It would have been his 7th -- SEVENTH! -- trial.  The AP covers the decision here:
A Mississippi man 
freed last year after 22 years in prison will not be tried a seventh 
time in a quadruple murder case, a judge ruled Friday after prosecutors 
told him they no longer had any credible witnesses. 
Curtis
 Flowers was convicted multiple times in a bloody slaying and robbery at
 a small-town furniture store in 1996. The U.S. Supreme Court threw out 
the most recent conviction in June 2019, citing racial bias in jury 
selection.
“Today,
 I am finally free from the injustice that left me locked in a box for 
nearly twenty three years,” Flowers said in a statement released by his 
lawyer. “I’ve been asked if I ever thought this day would come. I have 
been blessed with a family that never gave up on me and with them by my 
side, I knew it would.”
Montgomery County 
Circuit Judge Joseph Loper signed the order Friday after the state 
attorney general’s office, which had taken over the case, admitted the 
evidence was too weak to proceed with another trial.
“As
 the evidence stands today, there is no key prosecution witness ... who 
is alive and available and has not had multiple, conflicting statements 
in the record,” Assistant Attorney General Mary Helen Wall wrote in a 
filing presented to Loper on Friday. 
 Vangela Wade, one of Flowers' current lawyers, wrote an op-ed in the Washington Post.  It starts this way:
Nearly 23 years.
 More than 8,000 days. That’s how long Curtis Flowers — a Black man who 
was tried an astonishing six times for the same crime — was locked away 
in a cramped jail cell with little ability to see his family. Until 
Friday, when Mississippi’s attorney general decided to drop the charges, Flowers was waiting to find out whether he would be subjected to yet another trial.
My
 organization, the Mississippi Center for Justice, has been defending 
Flowers since summer 2019, working with the team of lawyers that has 
represented him for many years.
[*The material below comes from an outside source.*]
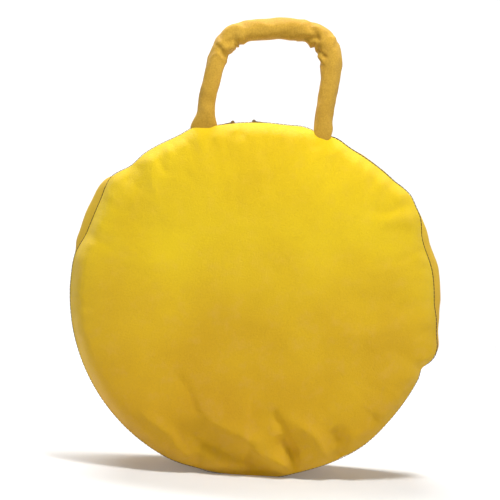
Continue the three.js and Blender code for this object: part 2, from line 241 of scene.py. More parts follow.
# Folds pressed into the front panel, in millimetres from its centre: start, end, half
# width, height (below zero for a valley), and how far the crest leans to one side.
FOLDS = [
    ((-95, -120), (-52, -163), 5, 3.8, 0.0), ((-66, -136), (-38, -170), 6, -5.0, 0.0),
    ((-41, -115), (4, -141), 8, 5.5, -0.3), ((4, -141), (47, -172), 10, 9.0, -0.3),
    ((-52, -134), (18, -174), 17, -10.0, 0.0), ((30, -113), (37, -140), 4, -4.0, 0.0),
    ((38, -140), (52, -168), 9, -10.0, 0.3), ((50, -119), (82, -152), 8, 5.5, 0.3),
    ((83, -131), (99, -151), 8, -6.0, 0.0), ((118, -118), (128, -112), 4, -2.6, 0.0),
    ((-68, -86), (-43, -115), 3, -2.6, 0.0), ((-43, -115), (-28, -119), 3, -2.0, 0.0),
    ((-105, 126), (-88, 115), 3, -2.0, 0.0), ((-124, 115), (-116, 96), 4, -2.2, 0.0),
    ((-112, 112), (-100, 98), 5, 1.0, 0.0), ((-49, 141), (-42, 132), 2.5, -1.3, 0.0),
    ((-132, 118), (-126, 104), 4, -2.6, 0.0), ((150, 96), (108, 88), 4, -2.6, 0.0),
    ((148, 88), (118, 78), 7, 1.4, 0.0), ((-30, 150), (-22, 160), 4, -1.6, 0.0),
    ((52, 146), (60, 158), 5, -2.2, 0.0), ((60, 40), (130, 70), 26, -2.4, 0.0),
    ((-150, 30), (-110, 70), 24, -2.8, 0.0), ((-130, -60), (-80, -20), 30, 2.0, 0.0),
    ((90, -10), (140, 10), 24, -2.2, 0.0), ((70, -40), (125, -22), 14, 1.8, 0.0),
]
NARROW_FOLD = 20  # folds narrower than this are pressed in sharper
FOLD_GAIN = 1.15


def folds(x, z):
    """Height of the pressed folds at each point of the front panel."""
    total = np.zeros_like(x)
    for (x0, z0), (x1, z1), width, height, lean in FOLDS:
        dx, dz = x1 - x0, z1 - z0
        long = math.hypot(dx, dz)
        t = ((x - x0) * dx + (z - z0) * dz) / long ** 2
        across = ((x - x0) * dz - (z - z0) * dx) / long
        across = across + 3.0 * np.sin(t * 4.0 + x0)
        wide = width * np.where(across > 0, 1 + lean, 1 - lean)
        along = smooth_step(-0.35, 0.25, t) * (1 - smooth_step(0.75, 1.35, t))
        gain, sharp = (FOLD_GAIN, 1.2) if width < NARROW_FOLD else (1.0, 2)
        total += gain * height * along * np.exp(-np.abs(across / wide) ** sharp)
    return total


CLOTH_PRESSURE = 5.0
CLOTH_SLACK = 0.012  # how much larger the cloth is cut than the shape it is pinned to
CLOTH_FRAMES = 24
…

We are thrilled that he will finally go 
free. The accusations against Flowers were never grounded in facts, but 
rather fueled by improper conduct by Montgomery County District Attorney Doug Evans — the prosecutor in each of Flowers’s six trials.
Unfortunately,
 the Flowers case offers just a tiny snapshot of prosecutorial 
misconduct. Such misconduct — which can include introducing false 
evidence, using dubious informants, withholding evidence that could 
exonerate the defendant or discriminating in jury selection — puts 
countless innocent people behind bars. As a former prosecutor — notably,
 the only Black staff member in the office — I witnessed firsthand the 
disproportionate number of African Americans entangled within the 
criminal justice system.
Prosecutors
 wield enormous control over the criminal justice system. They determine
 which charges to pursue  — if any — and make recommendations on bail, 
pretrial incarceration and sentencing, which are often accepted by 
judges. In each of these instances, prosecutors have the potential to 
abuse civil rights — with few, if any, consequences.
One analysis
 by the Innocence Project of 660 cases in which courts confirmed 
prosecutorial misconduct revealed that the prosecutor was ultimately 
disciplined in only one. Another report of 707 cases of prosecutorial misconduct in California found that just six prosecutors were disciplined.